Read the records below and copy each line that contains "starting".
___ Entries shown
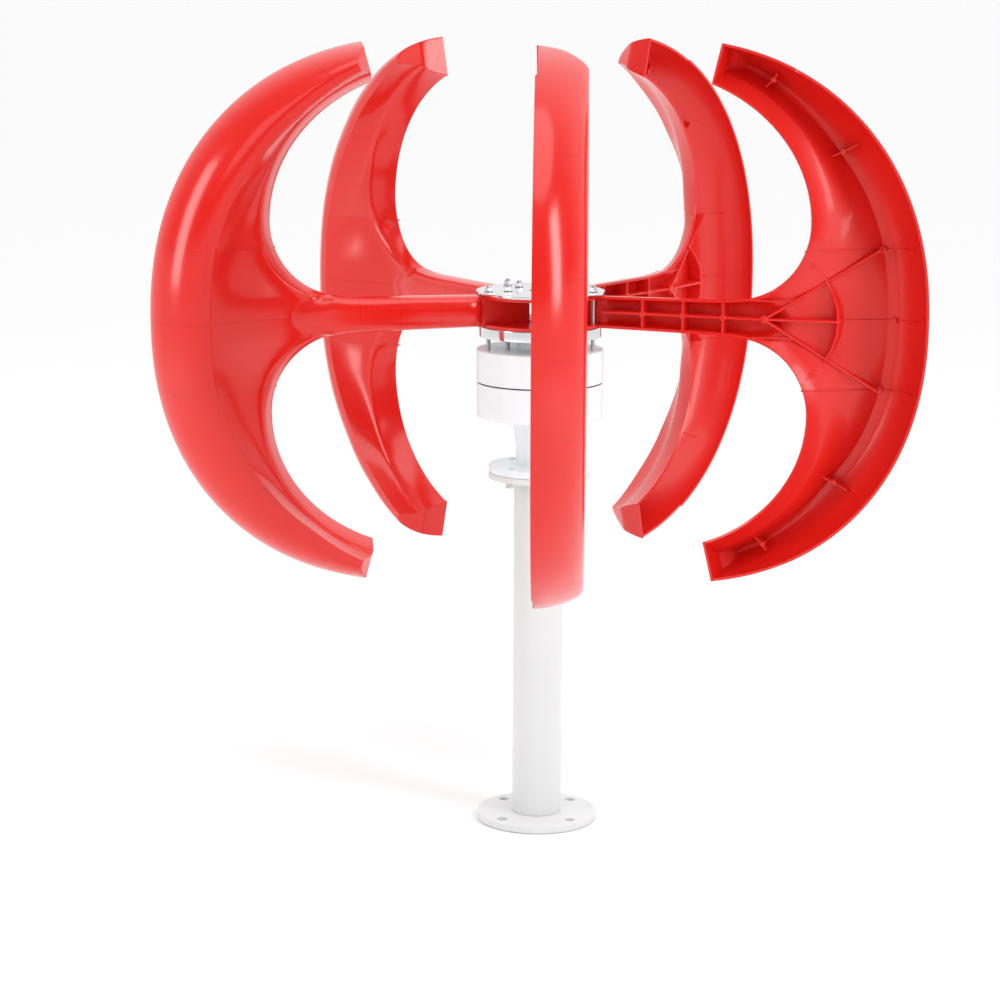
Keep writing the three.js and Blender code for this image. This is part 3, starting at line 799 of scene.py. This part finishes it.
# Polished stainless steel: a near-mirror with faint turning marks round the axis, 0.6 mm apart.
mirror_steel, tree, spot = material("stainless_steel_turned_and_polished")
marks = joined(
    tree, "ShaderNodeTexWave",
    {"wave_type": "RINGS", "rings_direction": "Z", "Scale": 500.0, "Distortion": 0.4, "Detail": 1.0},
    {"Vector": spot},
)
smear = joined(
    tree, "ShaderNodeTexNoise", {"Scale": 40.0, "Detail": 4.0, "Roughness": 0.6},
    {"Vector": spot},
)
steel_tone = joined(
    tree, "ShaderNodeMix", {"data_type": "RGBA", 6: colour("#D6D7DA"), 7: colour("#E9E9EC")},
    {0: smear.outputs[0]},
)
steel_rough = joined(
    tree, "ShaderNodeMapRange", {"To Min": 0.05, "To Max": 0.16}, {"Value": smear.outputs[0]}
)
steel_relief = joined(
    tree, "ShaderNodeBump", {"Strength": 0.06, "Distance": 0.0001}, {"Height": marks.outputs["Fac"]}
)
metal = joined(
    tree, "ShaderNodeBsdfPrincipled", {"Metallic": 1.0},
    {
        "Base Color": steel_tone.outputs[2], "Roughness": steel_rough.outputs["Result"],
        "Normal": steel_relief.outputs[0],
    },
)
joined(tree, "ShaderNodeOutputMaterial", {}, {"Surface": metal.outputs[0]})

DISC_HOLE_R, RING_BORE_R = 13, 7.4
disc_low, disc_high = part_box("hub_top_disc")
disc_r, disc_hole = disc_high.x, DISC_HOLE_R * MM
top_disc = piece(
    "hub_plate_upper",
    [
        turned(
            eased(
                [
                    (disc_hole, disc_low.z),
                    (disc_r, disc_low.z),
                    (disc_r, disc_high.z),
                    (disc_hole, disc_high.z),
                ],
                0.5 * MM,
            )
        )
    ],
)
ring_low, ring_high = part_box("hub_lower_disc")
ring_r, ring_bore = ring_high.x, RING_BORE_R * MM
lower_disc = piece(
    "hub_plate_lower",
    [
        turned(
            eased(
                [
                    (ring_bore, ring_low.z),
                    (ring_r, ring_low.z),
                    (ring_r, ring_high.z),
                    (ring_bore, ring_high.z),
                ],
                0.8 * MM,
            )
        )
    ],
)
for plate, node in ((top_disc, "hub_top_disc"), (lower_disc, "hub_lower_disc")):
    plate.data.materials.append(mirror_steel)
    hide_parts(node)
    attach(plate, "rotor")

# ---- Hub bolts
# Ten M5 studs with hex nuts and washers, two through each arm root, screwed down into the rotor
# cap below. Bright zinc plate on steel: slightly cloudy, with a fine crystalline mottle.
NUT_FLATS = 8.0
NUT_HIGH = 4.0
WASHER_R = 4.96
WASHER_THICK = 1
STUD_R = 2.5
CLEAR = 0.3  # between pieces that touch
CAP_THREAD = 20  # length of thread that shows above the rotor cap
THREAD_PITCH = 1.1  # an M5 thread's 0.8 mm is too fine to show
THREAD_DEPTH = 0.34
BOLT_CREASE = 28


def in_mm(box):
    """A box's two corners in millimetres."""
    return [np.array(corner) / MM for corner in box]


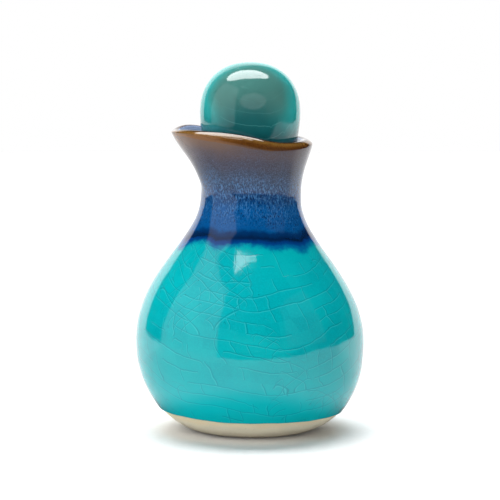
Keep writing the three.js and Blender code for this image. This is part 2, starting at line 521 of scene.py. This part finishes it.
______
Solution to this task:
Keep writing the three.js and Blender code for this image. This is part 3, starting at line 799 of scene.py. This part finishes it.
Keep writing the three.js and Blender code for this image. This is part 2, starting at line 521 of scene.py. This part finishes it.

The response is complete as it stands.